Mpacts in press
A publication based on simulations performed using the Mpacts software platform recently appeared in the high ranking journal PNAS. By considering cells as 'self-propelled particles' which actively move and adhere to each other, a phase diagram was constructed showcasing various structural and dynamic organizations of epithelial cells and cell monolayers.
Interestingly, it was shown that the interplay between cell-cell adhesion (effected by contractile forces) and contact inhibition of locomotion can give rise to complex patterns and emergent structures. For example, grid-like phases may appear, as well as large continuous monolayers which are collectively migrating. This movie shows a simulation of a dense two-dimensional cell colony which, after structural coarsening, exhibits large-scale collective movement and interesting, fractal-like structural patterns.
New feature: Unit system
Shortly, Mpacts will introduce a generic unit system for its particle-based simulations. Any physical property that is used in a simulation can be given an optional 'unit', which is passed to the underlying C++ code. Automatic unit conversions are provided. Moreover, all the used units will be checked for internal consistency. For example, in the 'gravity' command, the units of the property 'g' must be provided as being m/s^2. Otherwise, its product with the particle's mass will not result in a valid force in Newton.

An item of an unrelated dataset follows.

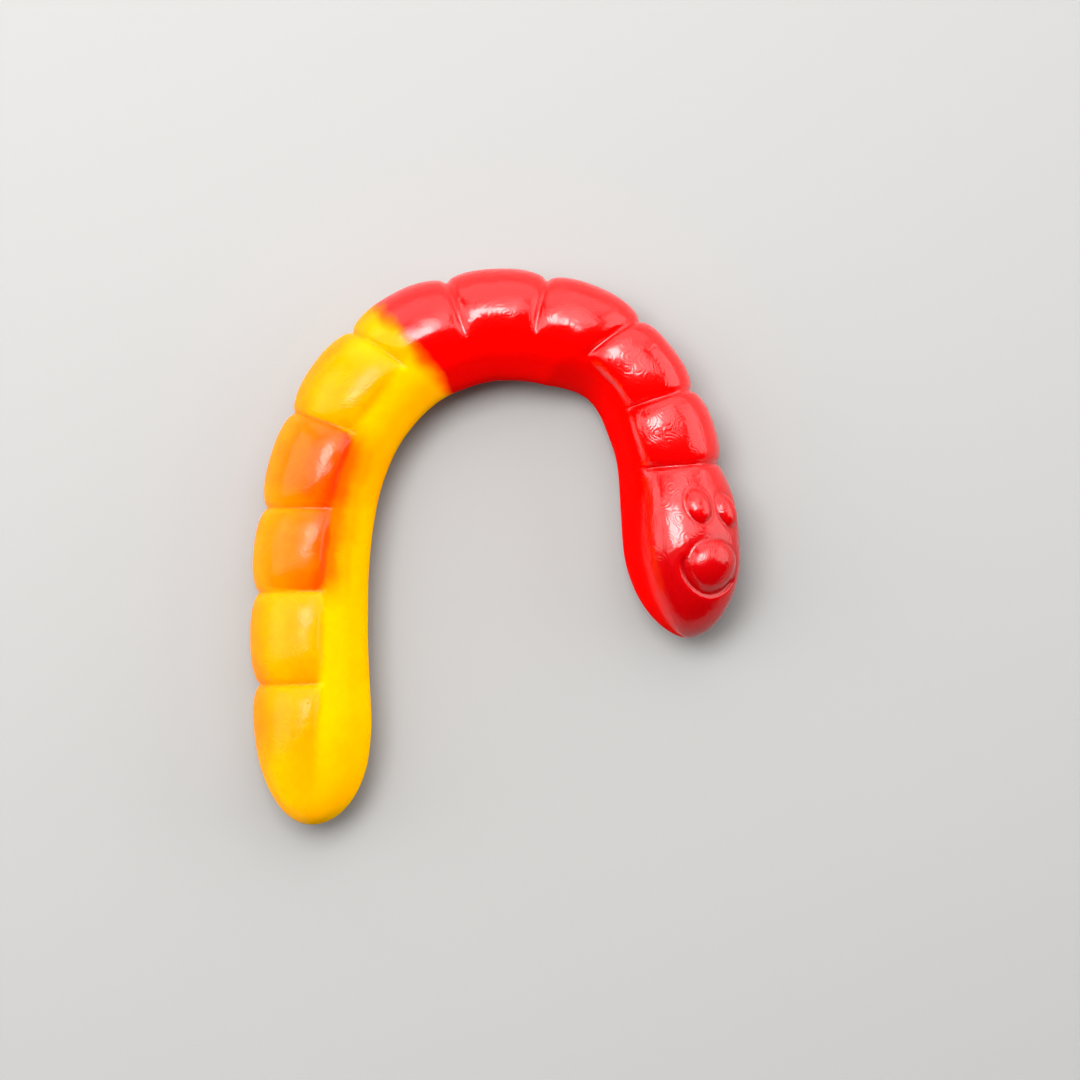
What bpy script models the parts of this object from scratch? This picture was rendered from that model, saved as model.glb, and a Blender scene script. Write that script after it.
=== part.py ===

In the latest major changes of Mpacts, the documentation was given a whole new look and feel. It now has a more intuitive and easier-to-use style in line with the Mpacts design. Also under the hood, it saw some important changes. Contact models now present a convenient table that lists all possible geometry combinations for which the model can be applied. Moreover, we now also provide a "Contact Model Selection Tool". With this handy tool, you can find out which contact models make sense for the combination of geometries you want to use in your simulation.
Mpacts in press
A recent paper in the journal PLOS Computational Biology saw use of the Mpacts code combined with Finite Element Method simulations in FreeFEM++.
The Immersed Boundary Method was used to couple a deformable cell model described in Mpacts with an Eulerian description for the fluid domain. With this model, the mechanical influence of perfusion flow on hPDCs seeded on the surface of a titanium scaffold was investigated. The mechanical description of the cell was calibrated based on Atomic Force Microscopy measurements, combined with simulations of Micropipette Aspiration. Simulations of flow in a scaffold pore showed the distribution of shear stress, cortical tension and pressure over the surface of the cell, and investigated effects of shielding when considering small clusters of cells.